Refurbished TDC 3000 power supplies are risky. The electrolytic caps are the weak point. A refurb unit may have had the caps replaced—or it may not. I’ve seen refurb units that passed a voltage check but failed the load test after 20 minutes. The caps were original from 1998. They were done. The supply was sold as “tested working.”

What we provide:

  • Traceable serial number (matches Honeywell production records)
  • 30‑minute load test at full rated current on all outputs
  • Ripple measurement per output
  • 2‑hour thermal soak at 80% load
  • Fan operation verification
  • Original anti‑static bag (if available) or fresh bag with QC seal
  • 12‑month warranty

Pricing context:
Our price sits above the cheapest used listings. It’s also below what a new supply would cost if Honeywell still made them. You’re paying for the test, the warranty, and the certainty that the caps aren’t going to fail next month.

 

Performance Benchmarks & Test Results

All tests performed at 25 °C ambient, 120 VAC input, full rated load.

Output No‑Load Voltage Full‑Load Voltage Ripple
+5 V 5.05 V 4.92 V 35 mV
+15 V 15.1 V 14.9 V 65 mV
–15 V –15.1 V –14.9 V 60 mV
+24 V 24.2 V 23.8 V 70 mV
Test Condition Result
Efficiency Full load 79%
Overcurrent trip +5 V at 28 A Trip within 2 seconds
Hold‑up time Input dropout 20 ms
Thermal rise Full load, 2 hours +30 °C above ambient
Fan noise 1 meter 48 dB typical

Thermal performance note:
At 50 °C ambient, the internal temperature hits 75–80 °C. The fan runs continuously. If the fan fails, the unit will overheat and trip in about 15 minutes. We’ve seen that in the field. Replace the fan if it’s noisy or slow.

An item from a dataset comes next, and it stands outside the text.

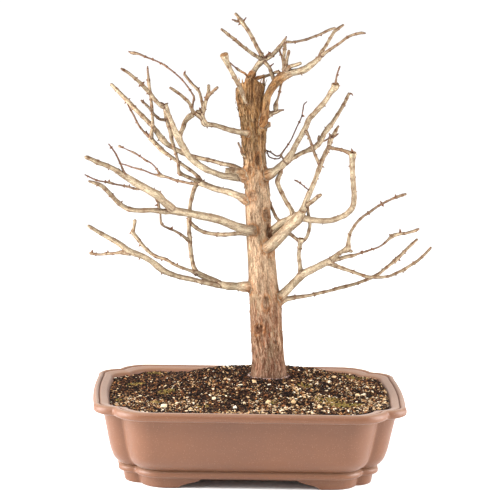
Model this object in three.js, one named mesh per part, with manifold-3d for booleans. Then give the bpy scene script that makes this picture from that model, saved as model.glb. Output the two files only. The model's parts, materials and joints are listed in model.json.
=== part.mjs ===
// Dawn redwood bonsai in winter, without its needles, in a rose-brown stoneware pot.
// Millimetres, +Z up, the front faces -Y and the pot's long side runs along X.

import * as THREE from 'three';
import { mergeVertices } from 'three/addons/utils/BufferGeometryUtils.js';
import Module from 'manifold-3d';

const wasm = await Module();
wasm.setup();

// Driving sizes of the pot: a 16 by 12 inch tray with indented corners.
const POT_LENGTH = 406;
const POT_DEPTH = 308;
const RIM_TOP = 107.8;
const END_BOW = 4;
const END_LOBE = [31, 60, 28];
const HOLLOW = [25.8, 27.4, 5];
const SIDE_LOBE = [70.3, 42, 42];
const FLOOR_TOP = 22;
const FLOOR_UNDERSIDE = 12.8;
const DRAIN_HOLE_RADIUS = 12;
const DRAIN_HOLE_PLACE = 90;
const SCREEN_SIDE = 46;
const SCREEN_THICKNESS = 1.6;
const SCREEN_HOLES = 3;
const SCREEN_BAR = 4;
const CLEARANCE = 0.35;
const FACET_TOLERANCE = 0.15;

// Driving sizes of the soil and the trunk's foot.
const SOIL_MIDDLE = [20, 20];
const SOIL_REACH = [190, 135];
const SOIL_EDGE_HEIGHT = 103;
const SOIL_MOUND = 22;
const SOIL_CELL = 15;
const GRIT_RELIEF = 1.2;
const GRIT_STONES = 56;
const STUMP_BOTTOM = 60;
const STUMP_TOP = 119;
const TRUNK_DEPTH_RATIO = 0.9;
const TRUNK_SIDES = 24;

// The limbs are drawn as [x, z, radius] on the upright plane through the trunk, as they
// show from this point in front, and each then moves along its line of sight to its depth.
const VIEWPOINT = new THREE.Vector3(-98, -3080, 777);

// Returns a seeded random source between 0 and 1.
function seededRandom(seed) {
  let state = seed;
  return () => {
    state = (state + 0x6d2b79f5) | 0;
    let t = Math.imul(state ^ (state >>> 15), 1 | state);
    t = (t + Math.imul(t ^ (t >>> 7), 61 | t)) ^ t;
    return ((t ^ (t >>> 14)) >>> 0) / 4294967296;
  };
}

function smoothStep(low, high, value) {
  const t = Math.min(Math.max((value - low) / (high - low), 0), 1);
  return t * t * (3 - 2 * t);
}

// Merges shared corners, drops empty triangles and turns the faces outwards.
function closedMesh(geometry) {
  const bare = geometry.clone();
  bare.deleteAttribute('normal');
  bare.deleteAttribute('uv');
  const merged = mergeVertices(bare, 1e-3);
  const place = merged.getAttribute('position');
  const faces = [];
  const [a, b, c] = [new THREE.Vector3(), new THREE.Vector3(), new THREE.Vector3()];
  let volume = 0;
  for (let i = 0; i < merged.index.count; i += 3) {
    const corners = [0, 1, 2].map((k) => merged.index.getX(i + k));
    if (new Set(corners).size < 3) continue;
    a.fromBufferAttribute(place, corners[0]);
    b.fromBufferAttribute(place, corners[1]);
    c.fromBufferAttribute(place, corners[2]);
    volume += a.dot(b.cross(c));
    faces.push(...corners);
  }
  if (volume < 0) faces.reverse();
  merged.setIndex(faces);
  return merged;
}

function solid(geometry) {
  const mesh = closedMesh(geometry);
  return new wasm.Manifold(new wasm.Mesh({
    numProp: 3,
    vertProperties: new Float32Array(mesh.getAttribute('position').array),
    triVerts: new Uint32Array(mesh.index.array),
  }));
}

function geometryOf(manifold) {
  const mesh = manifold.asOriginal().simplify(FACET_TOLERANCE).getMesh();
  const geometry = new THREE.BufferGeometry();
  geometry.setAttribute('position', new THREE.BufferAttribute(new Float32Array(mesh.vertProperties), 3));
  geometry.setIndex(new THREE.BufferAttribute(new Uint32Array(mesh.triVerts), 1));
  geometry.computeVertexNormals();
  return geometry;
}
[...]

One more thing from the field:
The SPS5710 has a small test point on the front—TP1. It’s the 5 V reference for the regulators. If the outputs are off but within spec, probe TP1. Should be 5.0 ±0.05 V. If it’s drifting, the whole supply is aging. I’ve seen a plant with an SPS5710 that passed all load tests but had a TP1 reading of 4.85 V. Six months later, the 5 V rail started sagging. They caught it early. You can too.